The attorney for Citicorp shall submit an order within five days under D.N.J. LBR 9072-1(c).

NOTES

[1] Because the debtors have not argued that Citicorp has a security interest in an escrow account or insurance proceeds, it is unnecessary to revisit that part of the court's prior decisions in Jones and Pinto which held that such security interests are additional collateral for purposes of Code section 1322(b)(2). The court notes, however, that the Third Circuit stated in both Hammond and Wilson that a security interest in an escrow account nullifies the antimodification clause. Hammond, 27 F.3d at 57. The district court held otherwise in Rosen, 208 B.R. at 351-54. Citicorp argues that Rosen overturns this court's prior decision in Pinto. That is incorrect for two reasons.

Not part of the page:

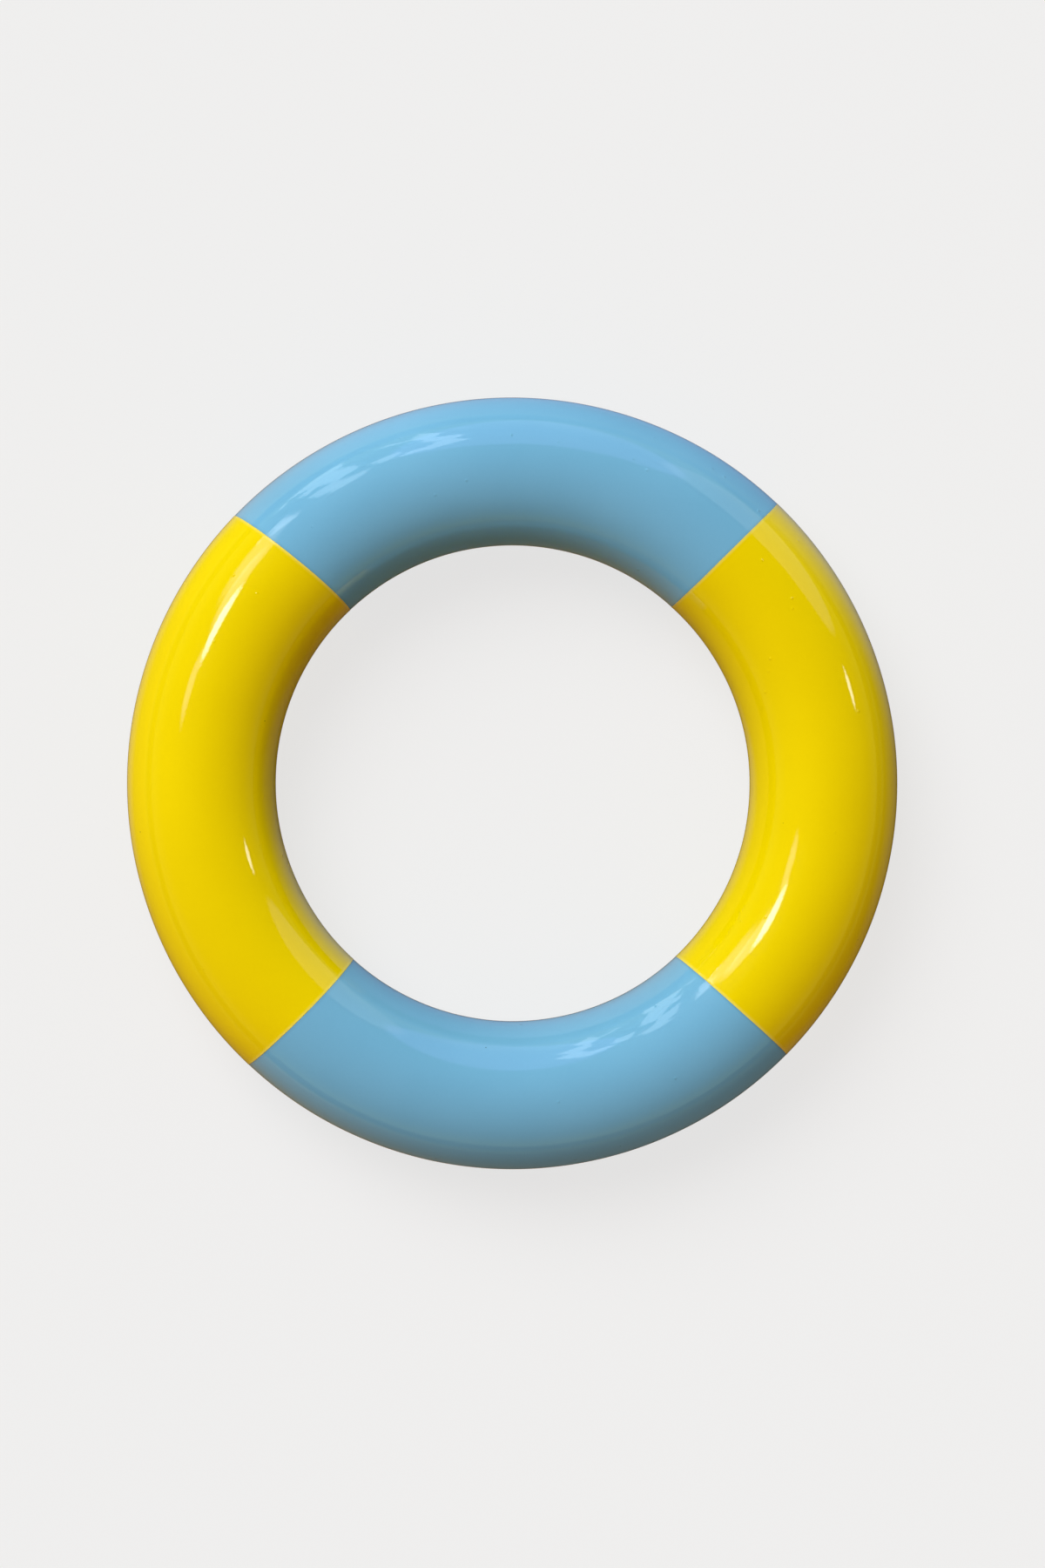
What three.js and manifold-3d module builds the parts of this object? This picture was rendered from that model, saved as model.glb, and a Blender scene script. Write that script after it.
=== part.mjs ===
// A thick wooden juggling ring with a round section, lacquered in two colours.
// It is made of four quarters. Each quarter is a front and a back lamination, glued at the ring's
// middle plane. Fluted dowels hold the quarters end to end and the laminations face to face.
// Units are mm. +Z is the ring's axis, +Y points to the top quarter, and the origin is the ring's centre.

import * as THREE from 'three';
import { mergeVertices } from 'three/addons/utils/BufferGeometryUtils.js';
import Module from 'manifold-3d';

// Driving dimensions: the ring.
const outsideDiameter = 180;
const sectionDiameter = 34.5;
const ringSteps = 72; // facets around the ring
const sectionSteps = 36; // facets around the section
const glueLine = 0.3; // gap at every glued joint, and around every dowel

// The four joints between the quarters. Each line is named by its place around the ring from +X,
// and its lean is how far it turns away from the radius there. Both are in degrees.
const joints = {
  upper_right: { angle: 47.2, lean: -2.8 },
  upper_left: { angle: 135.3, lean: 5.7 },
  lower_left: { angle: 227, lean: -1.8 },
  lower_right: { angle: 314.4, lean: 4 },
};

// The quarters, each from one joint to the next one anticlockwise.
const quarters = {
  blue_top: { from: 'upper_right', to: 'upper_left', colour: 'blue' },
  yellow_left: { from: 'upper_left', to: 'lower_left', colour: 'yellow' },
  blue_bottom: { from: 'lower_left', to: 'lower_right', colour: 'blue' },
  yellow_right: { from: 'lower_right', to: 'upper_right', colour: 'yellow' },
};

// Driving dimensions: the dowels across the joints between quarters.
const jointDowelDiameter = 8;
const jointDowelLength = 26;
const jointDowelHeight = 7.5; // from the ring's middle plane to the dowel's axis

// Driving dimensions: the dowels across the middle plane.
const locatingDowelDiameter = 6;
const locatingDowelLength = 18;
const locatingDowelSpread = 25; // along the middle circle, from a quarter's middle to each dowel

// Driving dimensions: what all dowels share.
const fluteCount = 10;
const fluteDepth = 0.35;
const dowelChamfer = 0.8;
const holeSides = 16;

const sectionRadius = sectionDiameter / 2;
const middleRadius = (outsideDiameter - sectionDiameter) / 2; // the circle through the section's centres
const sides = { front: 1, back: -1 };

const wasm = await Module();
wasm.setup();

const finishes = {
  blue: { color: '#76b7de', roughness: 0.08, metalness: 0 },
  yellow: { color: '#f0d500', roughness: 0.08, metalness: 0 },
  beech: { color: '#d3ae80', roughness: 0.7, metalness: 0 },
};

function radians(degrees) {
  return THREE.MathUtils.degToRad(degrees);
}

// A named mesh with a material of its own.
function piece(name, geometry, finish) {
  const mesh = new THREE.Mesh(geometry, new THREE.MeshStandardMaterial(finishes[finish]));
  mesh.name = name;
  return mesh;
}

// A closed geometry as a solid that can be cut.
function toSolid(geometry) {
  const shape = geometry.clone();
  shape.deleteAttribute('normal');
  shape.deleteAttribute('uv');
  const merged = mergeVertices(shape);
  return new wasm.Manifold(new wasm.Mesh({
    numProp: 3,
    vertProperties: new Float32Array(merged.attributes.position.array),
    triVerts: new Uint32Array(merged.index.array),
  }));
}

function toGeometry(solid) {
  const mesh = solid.getMesh();
  const geometry = new THREE.BufferGeometry();
  geometry.setAttribute('position', new THREE.BufferAttribute(mesh.vertProperties, 3));
  geometry.setIndex(new THREE.BufferAttribute(mesh.triVerts, 1));
  geometry.computeVertexNormals();
  return geometry;
}

// A point at a distance from the ring's axis, at an angle in degrees from +X.
function around(distance, angle) {
  return new THREE.Vector2(distance * Math.cos(radians(angle)), distance * Math.sin(radians(angle)));
}

// The front half of the whole ring: a half-round profile turned about the axis. Its facets are set so
// that one of them is level at the crest, and its flat side stands half a glue line off the middle plane.
function halfRing() {
  const start = Math.asin(glueLine / 2 / sectionRadius);
  const step = (2 * Math.PI) / sectionSteps;
  const turns = [start];
  for (let k = 0; k < sectionSteps / 2; k += 1) {
    turns.push((k + 0.5) * step);
  }
  turns.push(Math.PI - start, start);
  const profile = turns.map((turn) => new THREE.Vector2(
    middleRadius + sectionRadius * Math.cos(turn),
    sectionRadius * Math.sin(turn),
  ));
  return new THREE.LatheGeometry(profile, ringSteps).rotateX(Math.PI / 2);
}

// One end of a joint's line, moved half a glue line into the quarter that it bounds.
function jointEnd(joint, reach, inward) {
  const shift = around((inward * glueLine) / 2, joint.angle + joint.lean + 90);
  return around(middleRadius, joint.angle).add(around(reach, joint.angle + joint.lean)).add(shift);
}

// The middle of a quarter, as an angle, whichever way round the joints are counted.
function middleAngle(quarter) {
  const from = joints[quarter.from].angle;
  const span = (joints[quarter.to].angle - from + 360) % 360;
  return from + span / 2;
}

// A block that holds one quarter of the ring and nothing of its neighbours.
function quarterBlock(quarter) {
  const reach = middleRadius / 2;
  const outline = new THREE.Shape([
    jointEnd(joints[quarter.from], -reach, 1),
    jointEnd(joints[quarter.from], outsideDiameter, 1),
    around(2 * outsideDiameter, middleAngle(quarter)),
    jointEnd(joints[quarter.to], outsideDiameter, -1),
    jointEnd(joints[quarter.to], -reach, -1),
  ]);
  const depth = 2 * sectionDiameter;
  return new THREE.ExtrudeGeometry(outline, { depth, bevelEnabled: false }).translate(0, 0, -depth / 2);
}

// Where a joint's dowel goes: its own Z along the joint's normal, at a height off the middle plane.
function jointPlace(joint, height) {
  const place = new THREE.Object3D();
  const centre = around(middleRadius, joint.angle);
  place.position.set(centre.x, centre.y, height);
  place.rotation.set(Math.PI / 2, 0, radians(joint.angle + joint.lean), 'ZXY');
  return place;
}

// Where a quarter's locating dowels go: upright on the middle circle, one each side of its middle.
function locatingPlaces(quarter) {
  const offset = THREE.MathUtils.radToDeg(locatingDowelSpread / middleRadius);
  return [-offset, offset].map((turn) => {
    const place = new THREE.Object3D();
    const centre = around(middleRadius, middleAngle(quarter) + turn);
    place.position.set(centre.x, centre.y, 0);
    return place;
  });
}

// A fluted dowel along Z, centred on the origin, with a chamfer at each end.
function dowel(diameter, length) {
  const points = [];
  for (let k = 0; k < 2 * fluteCount; k += 1) {
    const distance = diameter / 2 - (k % 2) * fluteDepth;
    points.push(around(distance, (k * 180) / fluteCount));
  }
  const body = new THREE.ExtrudeGeometry(new THREE.Shape(points), {
    depth: length - 2 * dowelChamfer,
    bevelThickness: dowelChamfer,
    bevelSize: dowelChamfer,
    bevelOffset: -dowelChamfer,
    bevelSegments: 1,
  });
  return body.translate(0, 0, dowelChamfer - length / 2);
}

// The room that a dowel needs, with its glue line all round.
function dowelHole(diameter, length, place) {
  const hole = new THREE.CylinderGeometry(
    diameter / 2 + glueLine,
    diameter / 2 + glueLine,
    length + 2 * glueLine,
    holeSides,
  );
  place.updateMatrix();
  return toSolid(hole.rotateX(Math.PI / 2).applyMatrix4(place.matrix));
}

// One lamination of one quarter: its share of the half ring, less the holes for its dowels.
function lamination(quarter, side) {
  const whole = toSolid(side > 0 ? halfRing() : halfRing().rotateX(Math.PI));
  let solid = whole.intersect(toSolid(quarterBlock(quarter)));
  for (const end of [quarter.from, quarter.to]) {
    const place = jointPlace(joints[end], side * jointDowelHeight);
    solid = solid.subtract(dowelHole(jointDowelDiameter, jointDowelLength, place));
  }
  for (const place of locatingPlaces(quarter)) {
    solid = solid.subtract(dowelHole(locatingDowelDiameter, locatingDowelLength, place));
  }
  return toGeometry(solid);
}

// A dowel's mesh, stood at its place.
function placedDowel(name, diameter, length, place) {
  const mesh = piece(name, dowel(diameter, length), 'beech');
  mesh.position.copy(place.position);
  mesh.quaternion.copy(place.quaternion);
  return mesh;
}

const ring = new THREE.Group();

for (const [name, quarter] of Object.entries(quarters)) {
  for (const [side, sign] of Object.entries(sides)) {
    ring.add(piece(`${name}_${side}`, lamination(quarter, sign), quarter.colour));
  }
  locatingPlaces(quarter).forEach((place, k) => {
    const dowelName = `locating_dowel_${name}_${k + 1}`;
    ring.add(placedDowel(dowelName, locatingDowelDiameter, locatingDowelLength, place));
  });
}

for (const [name, joint] of Object.entries(joints)) {
  for (const [side, sign] of Object.entries(sides)) {
    const place = jointPlace(joint, sign * jointDowelHeight);
    ring.add(placedDowel(`joint_dowel_${name}_${side}`, jointDowelDiameter, jointDowelLength, place));
  }
}

export default ring;
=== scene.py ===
# A thick juggling ring of lacquered wood, in light blue and yellow quarters, on a pale studio floor.
# Lengths are in metres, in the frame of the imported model: +Z is the ring's axis and +Y its top.

from math import asin, atan2, cos, pi, radians, sin, sqrt, tan

import bpy
import numpy as np
from mathutils import Matrix, Vector


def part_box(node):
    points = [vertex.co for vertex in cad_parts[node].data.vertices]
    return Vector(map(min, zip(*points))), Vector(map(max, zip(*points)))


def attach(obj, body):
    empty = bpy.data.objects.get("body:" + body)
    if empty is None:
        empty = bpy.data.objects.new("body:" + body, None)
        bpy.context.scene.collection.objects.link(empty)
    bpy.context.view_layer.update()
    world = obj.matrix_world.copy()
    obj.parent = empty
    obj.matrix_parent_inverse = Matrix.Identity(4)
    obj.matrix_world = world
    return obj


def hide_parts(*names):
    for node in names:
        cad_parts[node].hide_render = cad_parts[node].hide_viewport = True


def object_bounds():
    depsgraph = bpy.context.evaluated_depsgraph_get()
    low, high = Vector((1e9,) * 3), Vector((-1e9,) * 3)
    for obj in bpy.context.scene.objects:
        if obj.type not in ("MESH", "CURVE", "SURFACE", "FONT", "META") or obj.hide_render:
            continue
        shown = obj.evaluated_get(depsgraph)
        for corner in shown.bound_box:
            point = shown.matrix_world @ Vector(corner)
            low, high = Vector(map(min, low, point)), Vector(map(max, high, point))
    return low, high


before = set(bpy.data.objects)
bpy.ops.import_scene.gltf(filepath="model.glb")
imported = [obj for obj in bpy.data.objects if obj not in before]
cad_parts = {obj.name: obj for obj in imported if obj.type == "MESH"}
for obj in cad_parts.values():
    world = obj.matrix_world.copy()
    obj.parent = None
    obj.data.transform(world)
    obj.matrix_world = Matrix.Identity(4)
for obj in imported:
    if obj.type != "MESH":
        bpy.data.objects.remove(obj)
cadBox = [list(corner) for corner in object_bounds()]
print("frame loaded,", len(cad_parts), "nodes")


# The ring. Its outside sizes come from the frame.
ring = {
    "facets": 36,  # flats round the CAD section, one of them level at the crest
    "leans": {"upper_right": -2.8, "upper_left": 5.7, "lower_left": -1.8, "lower_right": 4},
    "quarters": {
        "blue_top": ("upper_right", "upper_left"),
        "yellow_left": ("upper_left", "lower_left"),
        "blue_bottom": ("lower_left", "lower_right"),
        "yellow_right": ("lower_right", "upper_right"),
    },
    "stationStep": 0.0008,  # mesh spacing along the middle circle
    "skinPoints": 72,  # mesh points over the round of a half section
    "flatPoints": 24,  # mesh points across its flat
    "arris": 0.00009,  # radius of the softened edge where the laminations meet
    "arrisPoints": 4,
    "glue": 0.000012,  # half the glue line between two pieces
    "bow": 0.00039,  # how far yellow bulges into blue where a joint crosses the crest
    "wander": 0.00006,  # how far a masked colour line strays
    "strayWaves": (3, 5, 8, 13),  # waves in that straying, for one turn of the section
    "uneven": 0.0000175,  # size of each slow wave that sanding by hand leaves on the round
    "wavesAround": (5, 9, 14, 22),  # how many of those waves go round the ring
    "wavesAcross": (0, 1, 2, 4),  # and how many go round the section
    "waveShares": (0.4, 1),  # least and greatest share of its size that a wave gets
    "yellowCoat": 0.00003,  # the yellow went on second, over the blue's edge
    "lip": 0.00002,  # the ridge that the tape left on the yellow's edge
    "lipWidth": 0.0003,
    "endSteps": (0, 0.06, 0.14, 0.25, 0.4, 0.62),  # finer stations next to a joint, in parts of a spacing
    "jointDowelLength": 0.026,
    "holeSlack": 0.00015,  # between a dowel and its hole
    "holeCollar": 0.0016,  # least wood left between a hole and the patch round it
    "collarSteps": (0.35, 0.7, 1),  # mesh rings from a patch's edge to its hole's rim
    "wallSteps": (0.02, 0.25, 0.5, 0.75, 0.98, 1),  # mesh rings down the hole's wall
    "bottomSteps": (0.6, 0.3),  # mesh rings across the hole's bottom
}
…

First, the Third Circuit has held that "there is no such thing as the law of the district." Threadgill v. Armstrong World Indus., Inc., 928 F.2d 1366, 1371 (3d Cir.1991). Thus, while the bankruptcy courts in this district certainly give substantial deference to decisions of the district court, we are not required by the doctrine of stare decisis to follow them. Secondly, both the district and bankruptcy courts are bound to follow decisions of the Third Circuit.

As to whether a security interest in insurance proceeds is additional collateral, as this court stated in Jones, that is a difficult issue as to which there is a split of authority. See 1 Lundin, Chapter 13 Bankruptcy (2d ed.), § 4.42. Some cases are cited in that treatise for the proposition that whether insurance is additional collateral depends upon the type of insurance.